___ DATA LINES ___
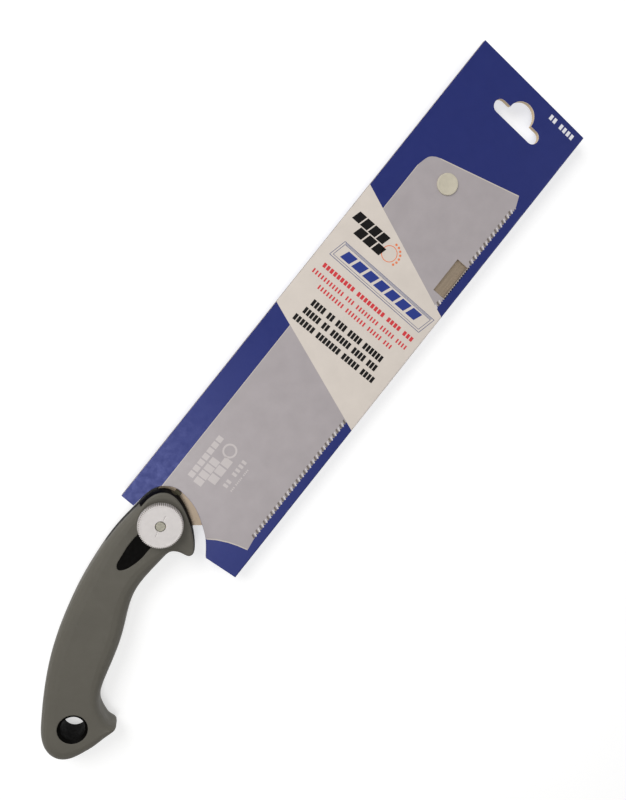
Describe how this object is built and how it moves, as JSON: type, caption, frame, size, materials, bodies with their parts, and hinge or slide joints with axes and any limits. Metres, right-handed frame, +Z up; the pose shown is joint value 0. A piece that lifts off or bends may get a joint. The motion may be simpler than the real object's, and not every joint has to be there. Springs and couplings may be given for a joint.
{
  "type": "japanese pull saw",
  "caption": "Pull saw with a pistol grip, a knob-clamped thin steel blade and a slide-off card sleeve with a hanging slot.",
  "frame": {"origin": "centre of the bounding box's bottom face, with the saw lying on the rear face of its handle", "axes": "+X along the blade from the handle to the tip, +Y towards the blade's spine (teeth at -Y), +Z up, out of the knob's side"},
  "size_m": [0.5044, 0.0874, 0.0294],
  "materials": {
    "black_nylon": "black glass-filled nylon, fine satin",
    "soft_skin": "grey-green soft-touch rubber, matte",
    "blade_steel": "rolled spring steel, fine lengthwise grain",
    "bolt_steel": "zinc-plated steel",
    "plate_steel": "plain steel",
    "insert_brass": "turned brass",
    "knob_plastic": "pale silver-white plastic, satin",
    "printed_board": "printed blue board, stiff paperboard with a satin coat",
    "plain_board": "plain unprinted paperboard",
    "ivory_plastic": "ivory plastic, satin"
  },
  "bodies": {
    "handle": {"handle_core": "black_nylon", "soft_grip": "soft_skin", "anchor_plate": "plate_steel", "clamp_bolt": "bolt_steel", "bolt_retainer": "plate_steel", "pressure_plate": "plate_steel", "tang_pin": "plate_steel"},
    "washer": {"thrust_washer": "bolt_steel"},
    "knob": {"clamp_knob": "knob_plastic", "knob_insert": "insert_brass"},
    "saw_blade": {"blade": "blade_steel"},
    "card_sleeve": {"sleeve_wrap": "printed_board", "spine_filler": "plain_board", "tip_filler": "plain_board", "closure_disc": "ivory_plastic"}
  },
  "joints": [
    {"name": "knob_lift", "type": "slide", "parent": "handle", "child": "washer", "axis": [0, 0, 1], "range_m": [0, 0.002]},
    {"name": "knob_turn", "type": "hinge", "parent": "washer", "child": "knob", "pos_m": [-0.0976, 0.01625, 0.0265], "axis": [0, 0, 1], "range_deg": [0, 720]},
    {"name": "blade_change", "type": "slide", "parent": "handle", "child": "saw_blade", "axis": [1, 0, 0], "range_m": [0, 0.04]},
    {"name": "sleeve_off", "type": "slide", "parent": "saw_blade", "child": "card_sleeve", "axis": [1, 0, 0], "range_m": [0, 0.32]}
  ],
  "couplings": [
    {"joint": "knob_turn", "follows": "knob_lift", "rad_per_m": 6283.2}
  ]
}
___
◆ PROBLEM DESCRIPTION
Reply with one number only: how many lines of the listing hold "axes"?

◆ SOLUTION BELOW
2